━━━━━ INFORMATION PROVIDED

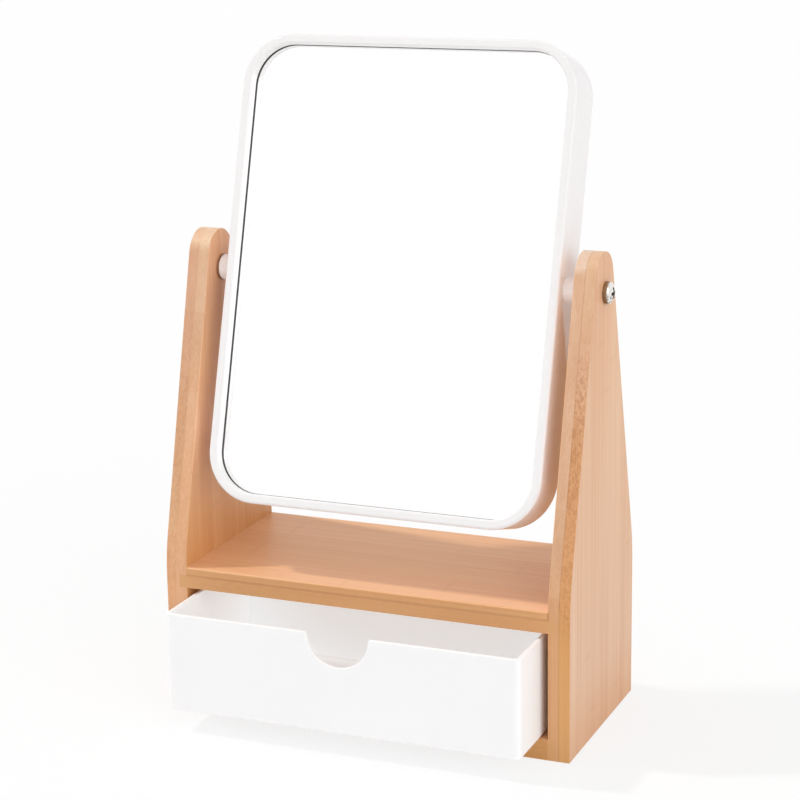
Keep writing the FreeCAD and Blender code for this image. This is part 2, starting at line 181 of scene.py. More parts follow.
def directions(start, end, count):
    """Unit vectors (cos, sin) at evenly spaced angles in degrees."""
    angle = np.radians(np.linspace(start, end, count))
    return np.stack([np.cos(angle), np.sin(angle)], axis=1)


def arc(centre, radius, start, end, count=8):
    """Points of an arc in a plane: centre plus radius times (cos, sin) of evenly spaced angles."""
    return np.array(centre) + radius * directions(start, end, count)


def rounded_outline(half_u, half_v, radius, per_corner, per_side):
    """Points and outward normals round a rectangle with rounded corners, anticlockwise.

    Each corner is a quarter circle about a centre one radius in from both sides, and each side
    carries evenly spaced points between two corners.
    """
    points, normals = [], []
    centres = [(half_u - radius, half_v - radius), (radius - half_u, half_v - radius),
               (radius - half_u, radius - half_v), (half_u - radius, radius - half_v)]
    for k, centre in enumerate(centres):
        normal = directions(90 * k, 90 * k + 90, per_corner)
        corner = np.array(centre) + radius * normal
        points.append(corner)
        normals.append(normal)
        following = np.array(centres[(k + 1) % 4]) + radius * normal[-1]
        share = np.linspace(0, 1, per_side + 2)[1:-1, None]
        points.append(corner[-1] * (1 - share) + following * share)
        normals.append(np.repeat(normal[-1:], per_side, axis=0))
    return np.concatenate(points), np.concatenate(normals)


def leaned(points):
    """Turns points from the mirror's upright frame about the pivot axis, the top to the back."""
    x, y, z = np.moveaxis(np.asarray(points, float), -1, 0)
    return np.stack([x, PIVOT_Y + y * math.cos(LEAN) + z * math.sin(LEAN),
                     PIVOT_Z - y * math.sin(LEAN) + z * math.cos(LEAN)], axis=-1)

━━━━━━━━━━

■ **TO DO**: Quote exactly the lines running from the start of the listing above through the line where "rounded corners, anticlockwise." is found, and output no other lines.

■ **FINISHED EXERCISE**:
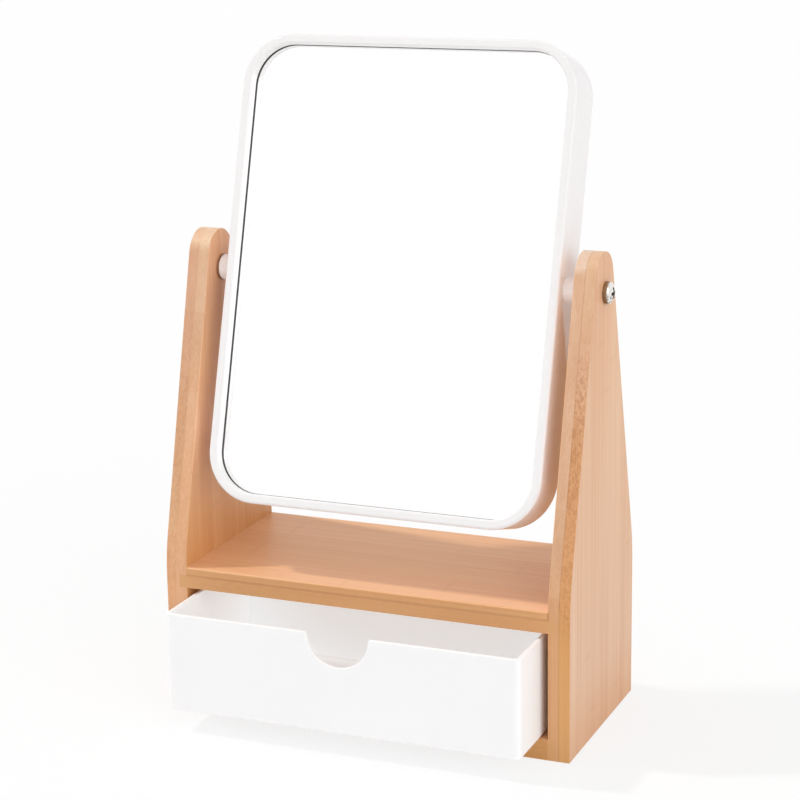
Keep writing the FreeCAD and Blender code for this image. This is part 2, starting at line 181 of scene.py. More parts follow.
def directions(start, end, count):
    """Unit vectors (cos, sin) at evenly spaced angles in degrees."""
    angle = np.radians(np.linspace(start, end, count))
    return np.stack([np.cos(angle), np.sin(angle)], axis=1)


def arc(centre, radius, start, end, count=8):
    """Points of an arc in a plane: centre plus radius times (cos, sin) of evenly spaced angles."""
    return np.array(centre) + radius * directions(start, end, count)


def rounded_outline(half_u, half_v, radius, per_corner, per_side):
    """Points and outward normals round a rectangle with rounded corners, anticlockwise.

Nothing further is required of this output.